My first ghosting: I was so excited when Joe called me that Christmas Eve in 2000. Both single parents, we met at our children’s school. After the phone conversation, in which we really clicked, he asked me to dinner. Although the evening didn’t see sparks fly, it was truly a lovely time. He called several more times and invited me to his home for dinner. Once again, I accepted and we continued, or at least I thought, to get along and progress in our relationship. Until we didn’t. The phone stopped ringing.

The invites stopped coming. When I reached out to him to find out what went wrong, he’d ignore my calls. I called several times pleading to know something, anything. I even reached out to mutual friends; they were equally confused. The unsettling discomfort of not knowing what happened or if I did anything wrong was overwhelming. 

Did I say or do something wrong? Not say or do something? I pleaded with him to be honest with me, but he simply vanished. I never heard from him again. Ghosting is cruel. Not only is it sad to lose a relationship of any kind, but also not knowing what ended it is torture. I was left utterly and completely baffled. I wracked my brain trying to think what I might have done, but came up empty-handed. So, I mourned the loss of a burgeoning friendship while simultaneously having no closure to it.

The second time I was ghosted — which apparently is also called “simmering” or “icing” — was about two years ago. I worked with Eileen at not one, but ironically two places of employment. We were work friends as well as outside-of-work friends, and stayed in frequent touch when our career paths parted. This time the ghosting came in the form of sudden unreturned calls and texts. After several attempts to connect with her, it was clear something was very wrong. Again, I played out every scenario and every conversation we’d had recently, trying to find a clue as to why she was doing this.

Also, again — nothing. Once, when I directly asked why she was ghosting me, she did reply, insisting she wasn’t doing that, but that she was just very busy. That last contact was two years ago. I see her interactions with others on social media, and I’m left with an empty feeling in the pit of my stomach. What did I do so wrong that not only I can’t even pinpoint, but also caused her to end a fairly long and connected friendship?

This time the ghosting hurt more than it did the first time. For one, I had at least 10 years invested in this friendship. Heck, I even went to her wedding. Second, because this now happened twice I began to think there was something wrong with me.
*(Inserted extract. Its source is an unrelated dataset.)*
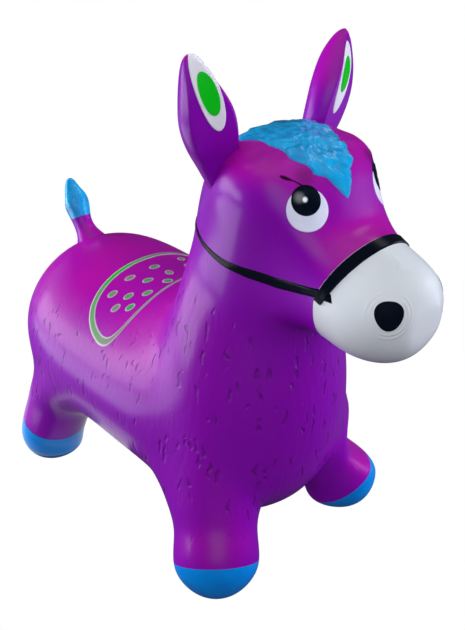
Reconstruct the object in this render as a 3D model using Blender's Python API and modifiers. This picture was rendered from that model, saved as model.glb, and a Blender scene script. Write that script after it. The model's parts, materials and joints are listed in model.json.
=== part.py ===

According to, one of the reasons ghosting occurs is because it’s simply “the easy way out.” There is no awkward sharing of feelings. Bree Jenkins, a licensed marriage and family therapist, explains, “It’s almost like sudden loss [or] grief, especially the first time you’ve ever been ghosted. You are shocked, and you’re in denial, thinking things such as ‘maybe they didn’t see my text.’ Then you feel anger. Next, the feelings of depression [can] kick in along with feelings of poor self-esteem as you mentally reexamine your relationship and last conversation for possible warning signs.”

And while my two ghosters went *poof* into thin air, I forgive them. But honestly, the emotions linger — including the nagging feeling of wondering what went wrong. Unfortunately, I guess I'll never know.